With Illinois restaurants closing dine-in service Monday night, more demand is expected at grocery stores.

Grocery stores in Illinois said Monday that they are ready to meet that demand, by encouraging consumers to take it easy.

President Donald Trump on Sunday said grocery stores were stocking shelves as fast as possible.

“They’re buying a lot of additional things to sell, but again, they actually have asked me to say ‘could you buy a little bit less, please,’ I thought I’d never hear that from a retailer,” Trump said.

Brian Jordan with the Illinois Food Retailers Association said the increased demand does strain the supply chain, but said shelves will be stocked.

“We just need to make sure that people respect one another and not hoard,” he said. “I do know some stores are now beginning to limit the number of items that can be purchased at one time.”

The state’s retail and manufacturing associations said consumers should maintain the regular shopping habits they had before the outbreak.

“It’s imperative for everyone to maintain their normal shopping routine to ensure the safety of our employees, fellow customers and your neighbors,” said Rob Karr, president and CEO of the Illinois Retail Merchants Association. “IRMA has worked closely with state officials to ensure regulatory obstacles to restocking shelves are removed so consumers can access items they may need during this public health crisis.”

Karr said while restaurants were closed – only to allow window, curbside pickup and delivery – it was essential grocery stores, pharmacies, gas stations, pet supply and electronic shops remain open to the public.

“It’s important for Illinoisans to remain calm and understand that the food supply chain remains strong and robust,” said Mark Denzler, president and CEO of the Illinois Manufacturers’ Association.

“Manufacturers are taking the appropriate safety steps to continue feeding Americans and populations across the world.”

Gov.

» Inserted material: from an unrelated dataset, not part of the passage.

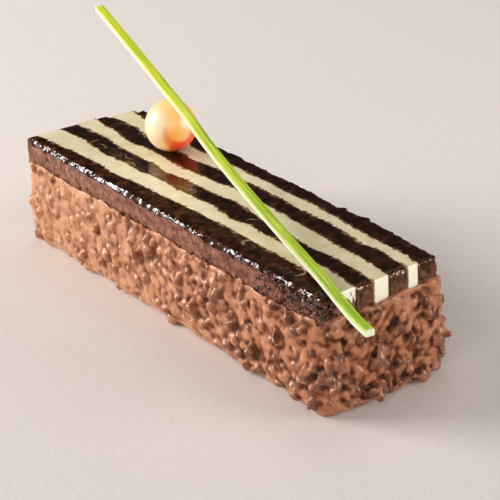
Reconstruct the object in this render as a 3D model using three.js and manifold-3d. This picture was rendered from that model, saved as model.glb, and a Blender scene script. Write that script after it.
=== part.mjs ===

J.B. Pritzker said he had reached out to local governments “asking that they end their prohibitions on overnight grocery deliveries.”

“We’ve also reached out to the federal level asking them to change regulations to free up the flow of merchandise to warehouses and stores,” Pritzker said.

Jordan said one thing that would help grocery stores stock shelves faster was a waiver to increase weight limits on freight from 80,000 pounds to 88,000 pounds.

“Loads containing water and liquid-type items that really limit the number of cases that can go on the trucks,” he said.

Social media posts from throughout the state show empty shelves for a variety of staples, including toilet paper, cereal, canned goods and meats.